By Nathan Jones
One of the signs of the end times is a great proliferation of false doctrines and teachers (Matt. 24:11,24; 2 Pet. 2:1). So, I wondered, what group would be considered the most dangerous of these false cults today? Could it be the Mormons, the Jehovah Witnesses, the Masons?
The question was taken to one of today's foremost defenders of the faith, Eric Barger, the founder and director of Take a Stand! Ministries headquartered in the Dallas area. Eric is an authority on the cults, the New Age, and rock music today. From his past as a former drug addict and rock n' roll musician who was deeply involved in the New Age movement, Eric has emerged since he gave his life to Jesus Christ to become one of today's greatest defenders of Christianity in America.
You, too, might be surprised which cult Eric says it actually the most dangerous.
Eric, just which group do you believe is the most dangerous cult out there?
I believe the most dangerous cult is any person, church, or denomination who doesn't faithfully represent the First Century Gospel of Jesus Christ. It is those who claim to be Christian, but do not present the Biblical truth. And, they are all around us.
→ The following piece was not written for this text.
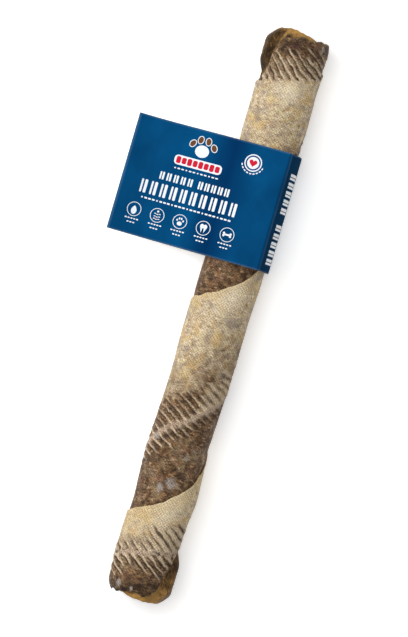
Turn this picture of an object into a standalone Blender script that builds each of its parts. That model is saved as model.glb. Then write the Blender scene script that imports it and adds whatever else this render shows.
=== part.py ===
"""Rolled fish-skin chew stick with a folded card label looped round it.

The stick lies along Y on the back panel of its label. Seen from above, the label's
flag points towards -X, its spine is on the +X side, and Z = 0 is the surface it lies on.
The label slides along the stick and comes off over the +Y end. Lengths are in metres.
"""
import math

import bmesh
import bpy
from mathutils import Vector
from mathutils.geometry import interpolate_bezier

# Stick
STICK_LENGTH = 0.400
SKIN = 0.0008                 # thickness of a wrapping skin
GAP = 0.0003                  # air between neighbouring layers
LAYER = SKIN + GAP
WRAP_BORE = 0.0195            # radius inside the wrapping skins
LAP = 0.018                   # how far a wrap reaches under the next one
STEP = 11.25                  # degrees of arc between neighbouring columns of a sheet

# Angles round the stick, in degrees from straight up towards +X
SEAM = -140.0                 # where every wrap and the liner start
FLAP = 2 * STEP               # how far their ends lie over their starts
FLAP_LIFT = 35.0              # arc over which a flap climbs onto its own start

# Upper edges of the lapping wraps: height straight up, climb in one turn, bow at the sides
UPPER_EDGE = (0.1665, 0.032, 0.0)
MIDDLE_EDGE = (0.0194, 0.0928, 0.0098)
BOTTOM_EDGE = (-0.1300, 0.0928, 0.0098)

# Ragged ends of the stick
RIM = 0.1955                  # height of the outermost skins' rims
RIM_NOTCH = 0.040             # depth of the notch that shows the liner
LINER_FLARE = 0.0042          # how far the liner bulges in a notch
TOP_BULGE = (-117, -88, -60, -22)
BOTTOM_BULGE = (22, 60, 110, 150)
LINER_CURL = 0.0045           # how far its bulging lip curls back in
LINER_BORE = 0.0173
LINER_SKIN = 0.00085

# Core skins, from the outside in: inner radius, turns, start angle, half length
CORE_SKIN = 0.0009
CORE_PITCH = 0.0016
CORES = (
    (0.0133, 1.75, 20.0, 0.1930),
    (0.0093, 1.75, 150.0, 0.1945),
    (0.0053, 1.75, -80.0, 0.1925),
    (0.0021, 1.25, 60.0, 0.1940),
)

# Label card
CARD = 0.0005
LABEL_HEIGHT = 0.0812
LABEL_CENTRE = 0.0770
FLAG_REACH = 0.0902           # from the stick's axis to the flag's edge
SPINE_REACH = 0.0232          # from the stick's axis to the lower fold
UPPER_FOLD = (0.0168, 0.0315)  # from the stick's axis, across and up
SPINE_BOW = 0.0018
GLUED_WIDTH = 0.0085
STRIP = (0.0060, 0.0002)      # width and thickness of the adhesive strip
STRIP_GAP = 0.00015

# Place of the stick's axis: the whole object is centred on X = 0
AXIS_X = (FLAG_REACH - SPINE_REACH) / 2
AXIS_Z = CARD + 0.0006 + WRAP_BORE + LAYER + SKIN


def clear_scene():
    for item in list(bpy.data.objects):
        bpy.data.objects.remove(item, do_unlink=True)


def make_material(name, colour, roughness):
    material = bpy.data.materials.new(name)
    material.use_nodes = True
    shader = material.node_tree.nodes["Principled BSDF"]
    shader.inputs["Base Color"].default_value = (*colour, 1.0)
    shader.inputs["Roughness"].default_value = roughness
    return material


def ramp(value, start, end):
    """Smooth rise from 0 at start to 1 at end."""
    part = min(max((value - start) / (end - start), 0.0), 1.0)
    return part * part * (3 - 2 * part)


def on_stick(angle, height, radius):
    turn = math.radians(angle)
    return Vector((AXIS_X + radius * math.sin(turn), height, AXIS_Z + radius * math.cos(turn)))


def add_thickness(item, thickness, offset):
    solidify = item.modifiers.new("Thickness", "SOLIDIFY")
    solidify.thickness = thickness
    solidify.offset = offset
    solidify.use_even_offset = True


def link_mesh(name, bm, material):
    mesh = bpy.data.meshes.new(name)
    bm.to_mesh(mesh)
    bm.free()
    mesh.shade_smooth()
    mesh.materials.append(material)
    item = bpy.data.objects.new(name, mesh)
    bpy.context.collection.objects.link(item)
    return item


def rolled_sheet(name, columns, rows, place, thickness, material):
    """A sheet of columns x rows faces. place(across, along) gives each point of its
    inner face from two numbers between 0 and 1; the thickness goes outwards."""
    bm = bmesh.new()
    bmesh.ops.create_grid(bm, x_segments=columns, y_segments=rows, size=1.0)
    for vertex in bm.verts:
        vertex.co = place((vertex.co.x + 1) / 2, (vertex.co.y + 1) / 2)
    item = link_mesh(name, bm, material)
    item.data.set_sharp_from_angle(angle=math.radians(40))
    add_thickness(item, thickness, 1.0)
    return item


# ---- wrapping skins

def edge_height(edge, angle):
    centre, climb, bow = edge
    return centre + climb * angle / 360 + bow * (1 - math.cos(math.radians(angle)))


def top_rim(angle):
    notch = ramp(-angle, 15, 85)
    return RIM - RIM_NOTCH * notch - 0.2 * RIM_NOTCH * ramp(angle, 150, 240)


def bottom_rim(angle):
    notch = ramp(angle, 15, 85) * (1 - ramp(angle, 115, 165))
    return -RIM + RIM_NOTCH * notch


def lap_lift(depth):
    """How far the sheet rides up, in layers, at a depth below its upper edge."""
    return ramp(depth, -0.030, -0.012) * (1 - ramp(depth, 0.025, 0.055))


def flap_lift(angle):
    return ramp(angle, SEAM + 360 - FLAP_LIFT, SEAM + 360)


def wrap_lift(upper_edge, angle, height):
    """Layers between this wrap and the bore, over its neighbour and its own start."""
    flap = flap_lift(angle)
    if upper_edge is None:
        return flap
    depth = edge_height(upper_edge, angle) - height
    depth_one_turn_back = edge_height(upper_edge, angle - 360) - height
    return flap + max(lap_lift(depth), flap * lap_lift(depth_one_turn_back))


def make_wrap(name, upper_edge, lower_edge, rows, material):
    """A skin rolled once round the stick. An edge of None is one of the stick's rims."""

    def place(across, along):
        angle = SEAM + (360 + FLAP) * across
        upper = top_rim(angle) if upper_edge is None else edge_height(upper_edge, angle)
        if lower_edge is None:
            lower = bottom_rim(angle)
        else:
            rounded_corner = (LAP + 0.004) * ramp(angle, SEAM + 360 - FLAP_LIFT, SEAM + 358)
            lower = edge_height(lower_edge, angle) - LAP + rounded_corner
        height = lower + (upper - lower) * along
        radius = WRAP_BORE + LAYER * wrap_lift(upper_edge, angle, height)
        return on_stick(angle, height, radius)

    columns = round((360 + FLAP) / STEP)
    return rolled_sheet(name, columns, rows, place, SKIN, material)


def make_wraps():
    dark = make_material("dark_skin", (0.135, 0.082, 0.045), 0.55)
    pale = make_material("pale_skin", (0.48, 0.37, 0.24), 0.5)
    make_wrap("wrap_skin_top", None, UPPER_EDGE, 5, dark)
    make_wrap("wrap_skin_upper", UPPER_EDGE, MIDDLE_EDGE, 9, pale)
    make_wrap("wrap_skin_middle", MIDDLE_EDGE, BOTTOM_EDGE, 9, pale)
    make_wrap("wrap_skin_bottom", BOTTOM_EDGE, None, 6, pale)


# ---- liner skin

def flare(angle, height, reach, covered_to):
    """Bulge of the liner where a notch in the wrap above it leaves it free. reach is the
    four angles where the bulge starts, is full, starts to fade and ends."""
    width = ramp(angle, reach[0], reach[1]) * (1 - ramp(angle, reach[2], reach[3]))
    rise = ramp(height, covered_to + 0.002, covered_to + 0.022)
    curl = ramp(height, STICK_LENGTH / 2 - 0.013, STICK_LENGTH / 2 + 0.003)
    return width * (LINER_FLARE * rise - LINER_CURL * curl)


def liner_flare(angle, height):
    """The liner bulges only clear of the wraps' rims, also between its own columns."""
    near = (angle - STEP, angle, angle + STEP)
    top_cover = max(max(top_rim(a), edge_height(UPPER_EDGE, a)) for a in near)
    bottom_cover = max(-bottom_rim(a) for a in near)
    bulge = flare(angle, height, TOP_BULGE, top_cover)
    return bulge + flare(angle, -height, BOTTOM_BULGE, bottom_cover)


def liner_end(angle):
    """Height of the liner's ragged rim, highest just left of straight up."""
    return STICK_LENGTH / 2 - 0.004 * (1 - math.cos(math.radians(angle + 28)))


def place_along(bottom, top, along):
    """Height at a share of the way up, with the rows drawn together at both ends."""
    crowded = along - 0.145 * math.sin(2 * math.pi * along)
    return bottom + (top - bottom) * crowded


def make_liner():
    def place(across, along):
        angle = SEAM + (360 + FLAP) * across
        height = place_along(-liner_end(-angle), liner_end(angle), along)
        radius = LINER_BORE + LAYER * (angle - SEAM) / 360 + liner_flare(angle, height)
        return on_stick(angle, height, radius)

    golden = make_material("golden_skin", (0.36, 0.20, 0.07), 0.45)
    columns = round((360 + FLAP) / STEP)
    rolled_sheet("liner_skin", columns, 16, place, LINER_SKIN, golden)


# ---- core skins

def make_core(number, bore, turns, start, half_length, material):
    def place(across, along):
        turned = turns * across
        ragged = 0.002 * math.cos(math.radians(start) + math.tau * turned * 1.4)
        height = (2 * along - 1) * (half_length + ragged)
        return on_stick(start + 360 * turned, height, bore + CORE_PITCH * turned)

    columns_per_turn = round(12 + 800 * bore)
    rolled_sheet(f"core_skin_{number}", round(turns * columns_per_turn), 2, place, CORE_SKIN, material)


def make_cores():
    brown = make_material("core_skin", (0.25, 0.15, 0.07), 0.6)
    for number, (bore, turns, start, half_length) in enumerate(CORES, start=1):
        make_core(number, bore, turns, start, half_length, brown)


# ---- label

def label_path():
    """Inner face of the folded card across the stick, from the back panel's free edge
    round the spine to the front panel's free edge. Points are across and up."""
    floor = CARD
    glue_height = CARD + 2 * STRIP_GAP + STRIP[1]
    lower_fold = Vector((SPINE_REACH, floor - AXIS_Z))
    upper_fold = Vector(UPPER_FOLD)
    glued = Vector((GLUED_WIDTH - FLAG_REACH, glue_height - AXIS_Z))
    shoulder = Vector((-0.0250, 0.0114))
    path = [Vector((-FLAG_REACH, floor - AXIS_Z)), lower_fold]
    spine = upper_fold - lower_fold
    outward = Vector((spine.y, -spine.x)).normalized()
    for share in (0.17, 0.33, 0.5, 0.67, 0.83):
        path.append(lower_fold + spine * share + outward * SPINE_BOW * 4 * share * (1 - share))
    down_17 = Vector((-math.cos(math.radians(17)), -math.sin(math.radians(17))))
    down_35 = Vector((-math.cos(math.radians(35)), -math.sin(math.radians(35))))
    over_stick = (upper_fold, upper_fold + 0.014 * down_17, shoulder - 0.014 * down_35, shoulder)
    over_flag = (shoulder, shoulder + 0.024 * down_35, glued + Vector((0.018, 0)), glued)
    for knots in (over_stick, over_flag):
        path.extend(point.to_2d() for point in interpolate_bezier(*knots, 8)[:-1])
    path.extend((glued, Vector((-FLAG_REACH, glued.y))))
    return path


def make_label():
    printed_blue = make_material("printed_card", (0.004, 0.075, 0.22), 0.35)
    low = LABEL_CENTRE - LABEL_HEIGHT / 2
    bm = bmesh.new()
    row = [bm.verts.new((AXIS_X + point.x, low, AXIS_Z + point.y)) for point in label_path()]
    edges = [bm.edges.new(pair) for pair in zip(row, row[1:])]
    extruded = bmesh.ops.extrude_edge_only(bm, edges=edges)["geom"]
    raised = [part for part in extruded if isinstance(part, bmesh.types.BMVert)]
    bmesh.ops.translate(bm, verts=raised, vec=(0, LABEL_HEIGHT, 0))
    card = link_mesh("label_card", bm, printed_blue)
    card.data.set_sharp_from_angle(angle=math.radians(25))
    add_thickness(card, CARD, 1.0)


def make_adhesive_strip():
    tape = make_material("adhesive", (0.75, 0.72, 0.62), 0.6)
    width, thickness = STRIP
    bm = bmesh.new()
    bmesh.ops.create_cube(bm, size=1.0)
    bmesh.ops.scale(bm, verts=bm.verts, vec=(width, LABEL_HEIGHT - 0.006, thickness))
    item = link_mesh("adhesive_strip", bm, tape)
    item.data.shade_flat()
    across = AXIS_X - FLAG_REACH + GLUED_WIDTH / 2
    item.location = (across, LABEL_CENTRE, CARD + STRIP_GAP + thickness / 2)


def main():
    clear_scene()
    make_wraps()
    make_liner()
    make_cores()
    make_label()
    make_adhesive_strip()


main()
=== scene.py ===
"""Looks of the rolled fish-skin chew stick and its folded card label.

Shapes are worked out in millimetres round the stick's axis and turned into metres when a
mesh is made. Angles round the stick are in degrees from straight up towards +X, an arc is the
same place in millimetres round the roll, and a depth is measured down from a wrap's upper edge.
"""
import math

import bmesh
import bpy
import numpy as np
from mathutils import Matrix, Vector
from mathutils.geometry import interpolate_bezier


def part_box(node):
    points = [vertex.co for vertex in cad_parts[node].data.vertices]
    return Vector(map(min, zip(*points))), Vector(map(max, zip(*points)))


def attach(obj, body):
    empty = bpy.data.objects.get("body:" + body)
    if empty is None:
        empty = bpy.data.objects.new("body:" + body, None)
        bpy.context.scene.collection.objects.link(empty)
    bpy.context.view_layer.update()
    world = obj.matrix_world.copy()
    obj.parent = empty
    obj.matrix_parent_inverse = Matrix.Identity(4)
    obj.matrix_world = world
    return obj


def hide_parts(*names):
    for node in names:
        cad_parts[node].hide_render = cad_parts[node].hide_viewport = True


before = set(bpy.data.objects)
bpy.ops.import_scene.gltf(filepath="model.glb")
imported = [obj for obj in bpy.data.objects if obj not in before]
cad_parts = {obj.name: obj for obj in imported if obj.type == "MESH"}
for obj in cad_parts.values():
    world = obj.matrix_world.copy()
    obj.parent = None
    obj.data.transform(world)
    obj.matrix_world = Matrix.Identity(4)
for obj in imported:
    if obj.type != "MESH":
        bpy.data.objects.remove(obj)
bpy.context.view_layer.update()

MM = 0.001

# Places taken from the frame, in millimetres
LABEL_LOW, LABEL_HIGH = (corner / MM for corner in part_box("label_card"))
STRIP_LOW, STRIP_HIGH = (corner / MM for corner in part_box("adhesive_strip"))
STICK_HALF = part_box("liner_skin")[1].y / MM

# The rolled skins: thickness, rise over another layer, bores and the radius arcs are taken at
SKIN = 0.8
LAYER = 1.1
WRAP_BORE = 19.5
LINER_BORE = 17.3
LINER_SKIN = 0.85
CORE_PITCH = 1.6            # how far a core's spiral widens in one turn
CORE_FACES = (-0.08, 1.08)  # its inner and outer face, from the spiral
MEAN_RADIUS = 21.0
LAP = 18.0          # how far a wrap reaches under its lower neighbour
SEAM = -140.0       # angle at which each skin starts
FLAP = 22.5         # angle by which it passes its own start
FLAP_LIFT = 35.0    # angle over which it climbs onto itself

# The card, seen from the stick's axis
CARD = 0.5
CARD_PLAY = 0.6
SPINE_REACH = 23.2
FLAG_REACH = -2 * LABEL_LOW.x - SPINE_REACH
AXIS_X = (FLAG_REACH - SPINE_REACH) / 2
AXIS_Z = CARD + CARD_PLAY + WRAP_BORE + LAYER + SKIN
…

I have often said the Liberalism that teaches another Gospel inside our churches is way more damaging then all the satanist getting together on Halloween night to pray out in the middle of a clearing and do a ritual.
More people will go to Hell who are sitting in a church on a Sunday morning thinking everything is hunky-dory because they have been baptized, or they're good people, or they have heard a message, or they gave God their one hour a week, or whatever it might be — some other way then through the cross and blood of Jesus. That is what liberalism teaches, that it is all about good works. That's called the "social gospel." We have seen it take over the mainline denominations who were once very evangelical a 100 to 150 years ago.
Christianity is not a self-styled religion. We have beliefs, and the beliefs have been left behind. We have doctrines that held us together. Paul's charge to Timothy was to go preach the Gospel and reprove, rebuke, exhort, with all long-suffering and doctrine.
We better know what those doctrines are. People think that it is out-of-bounds to mention that somebody who would call themselves a Christian is a cultist. When you look at the central or essential doctrines of the Bible, if people are not holding onto those central doctrines, like for example you would find in the Apostles Creed, what makes us Christians? What could possible make that term stick to us?
What are the essential core doctrines that we are talking about? Well, they are the blood of Jesus, how you are saved, about the inerrancy of the Scriptures, about who God is, and about the deity of Christ. Those are the central doctrines of the faith.
Now, we can disagree about prophecy and all those other issues, and how to baptize someone, sprinkle or dunk, all those issues. We can disagree on those things and be agreeable and loving and call each other "brother." But, when someone comes to me and says, "Well, I am a Christian, but I don't believe the Virgin Birth." I will say, "Well, listen, you can call yourself a Christian, but I can't call you brother. If you don't believe that Jesus was born of a virgin, then He couldn't have been the Savior."
Why are we monkeying around with Christianity or something called Christianity, or somebody who says the Resurrection is irrelevant? Those two things — the virgin birth and resurrection — are the big things. Those two things seem to be the hot buttons, and they are the things that have caused the liberal theologians of 150 years ago or so to begin to disavow many the doctrines of the faith and pull so many into cultic apostasy.